Captain Tom Dyer, who has been a captain on all four ships (Logos, Logos II, Doulos and now Logos Hope) of GBA, described the vessel as a “fun ship”, a “family ship” and a platform for friendship. “I have had the privilege of raising four children onboard and my son is now the finance manager on the ship,”
he said.
There are some families who are volunteering onboard and they have 30 children among them. The children are taught British curriculum.
“We hope to learn from one another and how to live with each other,” Captain Dyer said, referring to the presence of many different nationalities on the ship.
Moosa Zainal Moosa, a senior official at Qatar’s Ministry of Culture, Arts and Heritage, who was the guest of honour at the opening ceremony, recalled that his association with GBA Ships goes back to over two decades ago when Doulos visited the country for the first time.
“Doulos (which was in service from 1977 to 2009) became part of my family’s history. My three daughters visited the ship when they were children and bought books,” he said.
Moosa described Logos Hope as a floating university and cultural centre, which distributes knowledge, culture and peace among the young generation all over the world.
“This ship is playing a very important role in promoting peace and understanding between people of different countries at a time when the world is in chaos,” he added.
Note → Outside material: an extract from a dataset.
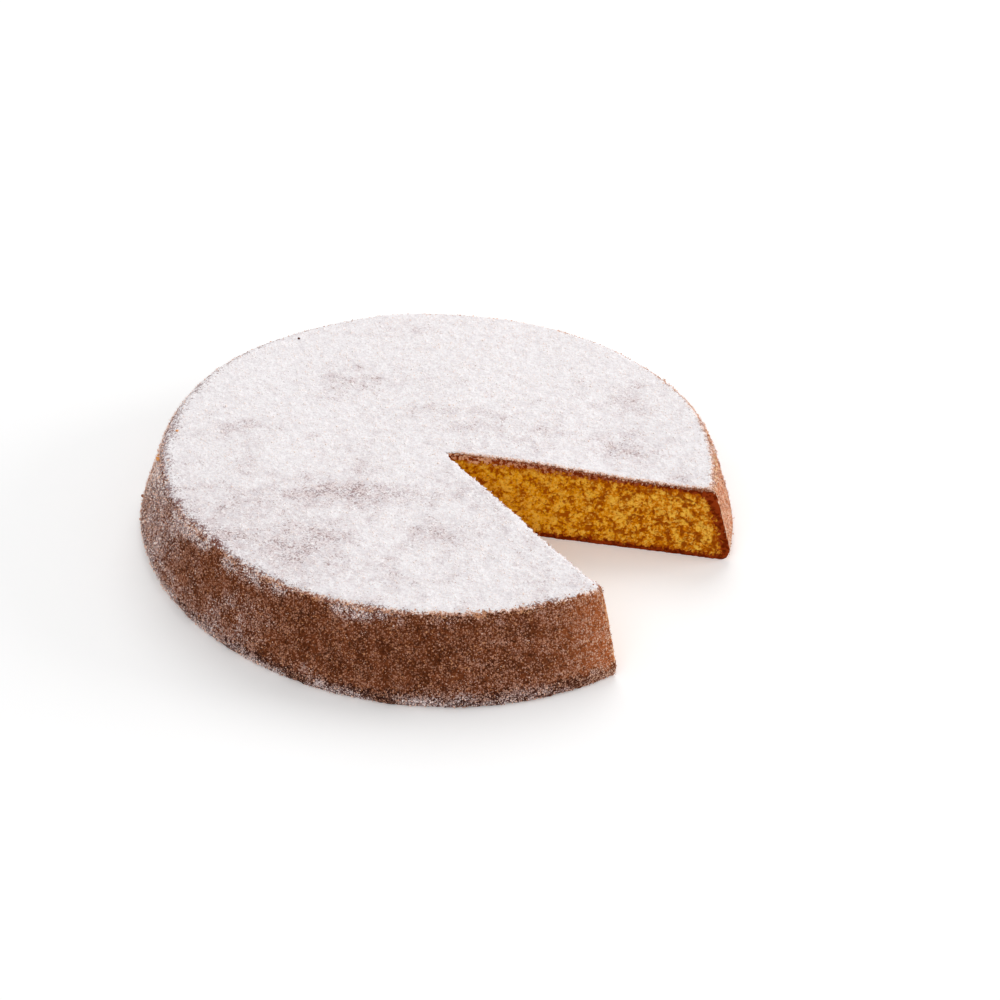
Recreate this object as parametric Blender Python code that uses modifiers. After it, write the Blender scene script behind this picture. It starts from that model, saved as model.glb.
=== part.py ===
"""A lemon caprese cake with one slice cut out and taken away.

It is a low round almond cake, baked in a flared tin and turned out upside down, so the flat top is the
face that lay on the tin's base and the wall spreads towards the table. The baked mouth of the tin is now
the underside, with its soft edge tucked in. The whole cake is one solid.

Metres, +Z up. The origin is on the table, under the middle of the cake's box.
"""

import math
from math import radians

import bmesh
import bpy
from mathutils import Vector

# Driving sizes.
WIDEST_RADIUS = 0.1200  # the mouth of the tin, a little above the table
TOP_RADIUS = 0.1097  # where the line of the wall would meet the top
BASE_RADIUS = 0.1177  # what stands on the table
HEIGHT = 0.0349
EDGE_ROUNDING = 0.0038  # the radius of the rim's soft edge
TUCK_HEIGHT = 0.0054  # below this the wall turns in towards the table

# The centre that the cake was turned on. Its wall is a little out of round, so this isn't the box's middle.
TURNED_CENTRE = Vector((0.0009, 0.0012, 0.0))

# The slice that was cut out: its point, and the two directions in which the knife went out from there.
SLICE_POINT = Vector((0.0030, -0.0011, 0.0))
NEAR_CUT_HEADING = radians(-57.4)
FAR_CUT_HEADING = radians(-11.9)

# How far the cake is from round and level, as lobes: (share of the size, lobes in a turn, heading of one).
TOP_LOBES = ((0.0103, 2, radians(-26.5)),)
BASE_LOBES = ((0.0067, 2, radians(-72.1)), (0.0147, 3, radians(41.3)))
HEIGHT_LOBES = ((0.0269, 1, radians(155.4)), (0.0034, 2, radians(13.3)))

# Low swells on the top: (height, length of a wave, heading).
TOP_SWELLS = (
    (0.00022, 0.083, radians(20)),
    (0.00018, 0.061, radians(105)),
    (0.00014, 0.047, radians(158)),
)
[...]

Lloyd Nicholas, a senior director of Logos Hope, said the mission of GBA ships is to provide good books to people all around the world. “We are a living university for the people onboard. They learn from different cultures. We want to make a difference in people’s lives by bringing knowledge, help and hope. We provide significant humanitarian relief in many countries,” he said.
Nicholas said each volunteer onboard Logos Hope has a relationship with God, out of which comes hope and a sense of purpose in life. “We do not drink, smoke or take drugs. Onboard you are going to find joy, peace and hope. We show value and esteem for one another and it brings a sense of well-being. Many people experience transformation,” he added.
The opening ceremony concluded with a vibrant performance by the ship’s African Choir.
The range of subjects covered by the book fair includes science, sports, hobbies and family life. There will be a selection of Arabic titles, too.
The Cultural Café evening on October 17 (4pm to 6pm and 7pm to 9pm), which requires a QR10 ticket, will showcase a variety of cultures, music and dances from around the globe.
The Welcome Area introduces the visitors to the vessel through a short movie and interactive displays. There is also a café that sells ice cream, drinks and snacks.
Logos Hope’s sister ships, Logos and Doulos, have visited Qatar repeatedly between 1971 and 2006.